Work required:
Repeat only the lines from the line containing "add_head_details(whole, body, body_stations, skin, eye_dark)" through the line containing "if empty is", both included, exactly as they stand.

Material:
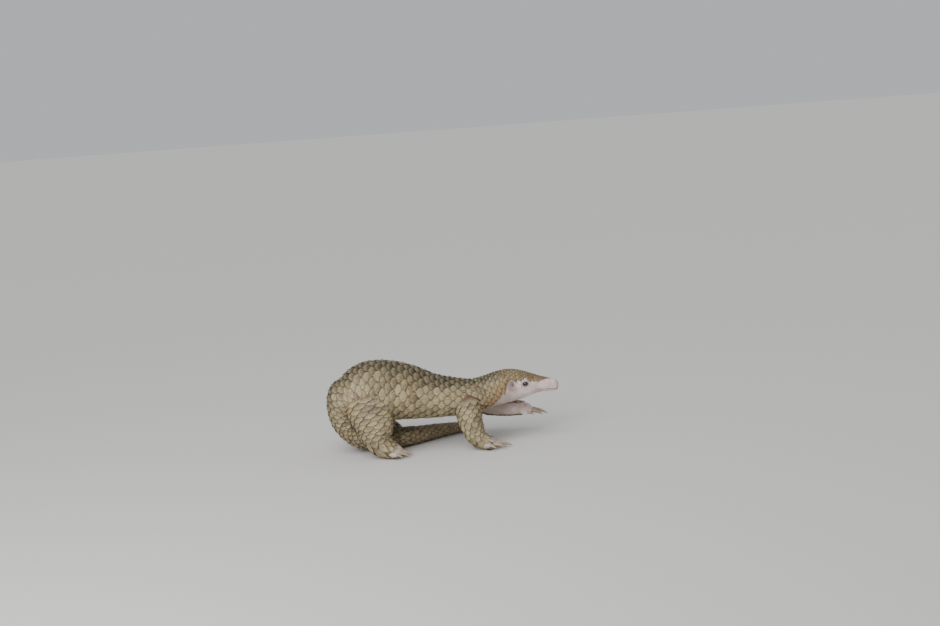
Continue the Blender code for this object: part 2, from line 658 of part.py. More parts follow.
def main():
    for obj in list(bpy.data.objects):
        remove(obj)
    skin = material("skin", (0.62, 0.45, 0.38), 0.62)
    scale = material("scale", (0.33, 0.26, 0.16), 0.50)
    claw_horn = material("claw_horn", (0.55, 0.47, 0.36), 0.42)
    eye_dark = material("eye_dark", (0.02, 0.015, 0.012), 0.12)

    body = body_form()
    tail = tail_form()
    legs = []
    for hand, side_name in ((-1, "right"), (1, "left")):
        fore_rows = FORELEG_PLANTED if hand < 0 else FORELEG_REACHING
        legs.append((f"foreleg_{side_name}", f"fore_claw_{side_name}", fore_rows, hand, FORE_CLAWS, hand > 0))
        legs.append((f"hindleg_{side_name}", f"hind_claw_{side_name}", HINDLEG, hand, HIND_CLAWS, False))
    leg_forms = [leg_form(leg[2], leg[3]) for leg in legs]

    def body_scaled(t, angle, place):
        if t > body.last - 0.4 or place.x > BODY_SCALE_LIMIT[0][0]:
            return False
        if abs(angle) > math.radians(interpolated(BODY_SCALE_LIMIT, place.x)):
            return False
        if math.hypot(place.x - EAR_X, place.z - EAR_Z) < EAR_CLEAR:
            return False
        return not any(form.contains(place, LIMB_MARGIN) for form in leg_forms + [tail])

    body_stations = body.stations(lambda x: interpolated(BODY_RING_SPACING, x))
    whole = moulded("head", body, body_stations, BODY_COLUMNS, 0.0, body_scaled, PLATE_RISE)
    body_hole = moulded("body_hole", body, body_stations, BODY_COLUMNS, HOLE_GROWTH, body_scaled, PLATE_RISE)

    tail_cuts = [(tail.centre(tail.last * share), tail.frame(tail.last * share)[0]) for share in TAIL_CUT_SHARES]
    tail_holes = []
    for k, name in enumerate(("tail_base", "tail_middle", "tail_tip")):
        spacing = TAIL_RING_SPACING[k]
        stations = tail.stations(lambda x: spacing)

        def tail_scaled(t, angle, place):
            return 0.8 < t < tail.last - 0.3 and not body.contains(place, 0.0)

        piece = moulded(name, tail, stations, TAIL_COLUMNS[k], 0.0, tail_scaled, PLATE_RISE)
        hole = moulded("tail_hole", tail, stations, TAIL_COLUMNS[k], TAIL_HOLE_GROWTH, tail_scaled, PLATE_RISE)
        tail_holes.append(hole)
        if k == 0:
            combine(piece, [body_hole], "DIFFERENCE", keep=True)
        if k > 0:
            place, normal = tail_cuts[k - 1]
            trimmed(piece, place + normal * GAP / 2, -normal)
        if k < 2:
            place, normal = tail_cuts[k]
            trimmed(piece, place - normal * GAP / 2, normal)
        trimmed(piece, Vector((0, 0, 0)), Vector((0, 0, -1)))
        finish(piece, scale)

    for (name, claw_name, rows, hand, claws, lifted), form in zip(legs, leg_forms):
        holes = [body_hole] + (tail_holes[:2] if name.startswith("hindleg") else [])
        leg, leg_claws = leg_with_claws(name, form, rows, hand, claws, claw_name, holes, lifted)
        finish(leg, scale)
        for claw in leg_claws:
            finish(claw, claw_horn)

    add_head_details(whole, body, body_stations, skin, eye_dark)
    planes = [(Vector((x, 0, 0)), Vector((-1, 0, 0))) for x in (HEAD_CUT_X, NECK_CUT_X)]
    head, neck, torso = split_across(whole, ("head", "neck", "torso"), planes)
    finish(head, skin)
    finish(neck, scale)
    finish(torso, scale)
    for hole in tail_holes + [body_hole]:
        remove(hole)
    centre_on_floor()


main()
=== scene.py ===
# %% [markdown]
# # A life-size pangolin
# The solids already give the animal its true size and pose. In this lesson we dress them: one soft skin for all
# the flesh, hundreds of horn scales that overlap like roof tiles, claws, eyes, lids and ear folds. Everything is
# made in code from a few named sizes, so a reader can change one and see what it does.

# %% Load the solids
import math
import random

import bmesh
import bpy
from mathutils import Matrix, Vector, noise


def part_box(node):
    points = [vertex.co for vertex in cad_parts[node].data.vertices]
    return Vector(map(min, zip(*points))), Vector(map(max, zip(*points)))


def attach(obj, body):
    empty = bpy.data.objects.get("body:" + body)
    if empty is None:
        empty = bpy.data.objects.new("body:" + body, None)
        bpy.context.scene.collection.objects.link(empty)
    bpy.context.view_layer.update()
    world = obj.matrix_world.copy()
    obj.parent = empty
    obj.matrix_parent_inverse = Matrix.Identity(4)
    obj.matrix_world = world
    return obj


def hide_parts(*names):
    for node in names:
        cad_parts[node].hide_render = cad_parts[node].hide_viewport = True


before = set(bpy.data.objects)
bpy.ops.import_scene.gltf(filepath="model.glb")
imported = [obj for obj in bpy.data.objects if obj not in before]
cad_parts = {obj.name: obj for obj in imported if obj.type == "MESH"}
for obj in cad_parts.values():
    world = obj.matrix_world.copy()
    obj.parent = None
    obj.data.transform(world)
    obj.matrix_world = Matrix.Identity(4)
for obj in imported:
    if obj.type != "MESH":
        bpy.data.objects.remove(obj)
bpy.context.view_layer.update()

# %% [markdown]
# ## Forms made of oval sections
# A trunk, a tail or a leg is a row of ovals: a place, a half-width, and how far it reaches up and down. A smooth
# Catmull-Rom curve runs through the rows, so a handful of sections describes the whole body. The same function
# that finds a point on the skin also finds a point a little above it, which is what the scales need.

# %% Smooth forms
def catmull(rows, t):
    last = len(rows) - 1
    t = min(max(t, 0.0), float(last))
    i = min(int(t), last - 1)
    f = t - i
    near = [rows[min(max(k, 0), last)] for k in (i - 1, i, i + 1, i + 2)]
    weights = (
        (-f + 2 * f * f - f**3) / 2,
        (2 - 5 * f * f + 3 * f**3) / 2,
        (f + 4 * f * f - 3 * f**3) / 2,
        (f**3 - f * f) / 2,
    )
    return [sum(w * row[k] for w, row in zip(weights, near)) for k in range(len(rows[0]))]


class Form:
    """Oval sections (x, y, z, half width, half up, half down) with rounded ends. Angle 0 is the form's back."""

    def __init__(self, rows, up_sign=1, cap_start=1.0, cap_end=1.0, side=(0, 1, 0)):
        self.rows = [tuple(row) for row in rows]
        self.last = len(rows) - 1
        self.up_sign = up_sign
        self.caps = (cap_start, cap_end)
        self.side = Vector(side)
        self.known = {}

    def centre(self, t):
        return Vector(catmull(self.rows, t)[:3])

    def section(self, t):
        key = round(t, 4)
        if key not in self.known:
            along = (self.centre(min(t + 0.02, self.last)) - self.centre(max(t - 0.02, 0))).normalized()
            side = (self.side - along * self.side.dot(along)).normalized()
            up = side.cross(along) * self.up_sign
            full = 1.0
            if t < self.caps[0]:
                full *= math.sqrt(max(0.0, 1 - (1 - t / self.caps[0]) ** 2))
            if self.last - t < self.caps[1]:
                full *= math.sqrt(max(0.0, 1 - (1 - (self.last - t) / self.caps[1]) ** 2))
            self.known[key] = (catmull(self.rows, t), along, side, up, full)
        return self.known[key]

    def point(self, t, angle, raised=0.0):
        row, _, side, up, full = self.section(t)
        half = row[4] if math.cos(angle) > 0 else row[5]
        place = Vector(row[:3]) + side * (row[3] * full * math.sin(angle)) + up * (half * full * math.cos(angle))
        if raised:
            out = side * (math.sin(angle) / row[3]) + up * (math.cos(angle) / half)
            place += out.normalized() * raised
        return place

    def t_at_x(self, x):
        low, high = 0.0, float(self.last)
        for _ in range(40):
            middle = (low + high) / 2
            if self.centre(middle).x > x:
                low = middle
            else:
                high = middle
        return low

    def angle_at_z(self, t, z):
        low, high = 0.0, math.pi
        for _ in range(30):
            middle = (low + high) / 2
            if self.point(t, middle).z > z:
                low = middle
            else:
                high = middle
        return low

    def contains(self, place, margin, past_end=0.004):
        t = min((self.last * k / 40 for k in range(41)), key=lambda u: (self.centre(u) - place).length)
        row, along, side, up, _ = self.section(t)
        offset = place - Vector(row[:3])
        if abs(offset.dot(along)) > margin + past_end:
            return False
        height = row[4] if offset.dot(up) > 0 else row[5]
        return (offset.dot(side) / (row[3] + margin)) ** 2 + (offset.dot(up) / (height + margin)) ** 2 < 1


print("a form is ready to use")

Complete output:
    add_head_details(whole, body, body_stations, skin, eye_dark)
    planes = [(Vector((x, 0, 0)), Vector((-1, 0, 0))) for x in (HEAD_CUT_X, NECK_CUT_X)]
    head, neck, torso = split_across(whole, ("head", "neck", "torso"), planes)
    finish(head, skin)
    finish(neck, scale)
    finish(torso, scale)
    for hole in tail_holes + [body_hole]:
        remove(hole)
    centre_on_floor()


main()
=== scene.py ===
# %% [markdown]
# # A life-size pangolin
# The solids already give the animal its true size and pose. In this lesson we dress them: one soft skin for all
# the flesh, hundreds of horn scales that overlap like roof tiles, claws, eyes, lids and ear folds. Everything is
# made in code from a few named sizes, so a reader can change one and see what it does.

# %% Load the solids
import math
import random

import bmesh
import bpy
from mathutils import Matrix, Vector, noise


def part_box(node):
    points = [vertex.co for vertex in cad_parts[node].data.vertices]
    return Vector(map(min, zip(*points))), Vector(map(max, zip(*points)))


def attach(obj, body):
    empty = bpy.data.objects.get("body:" + body)
    if empty is None:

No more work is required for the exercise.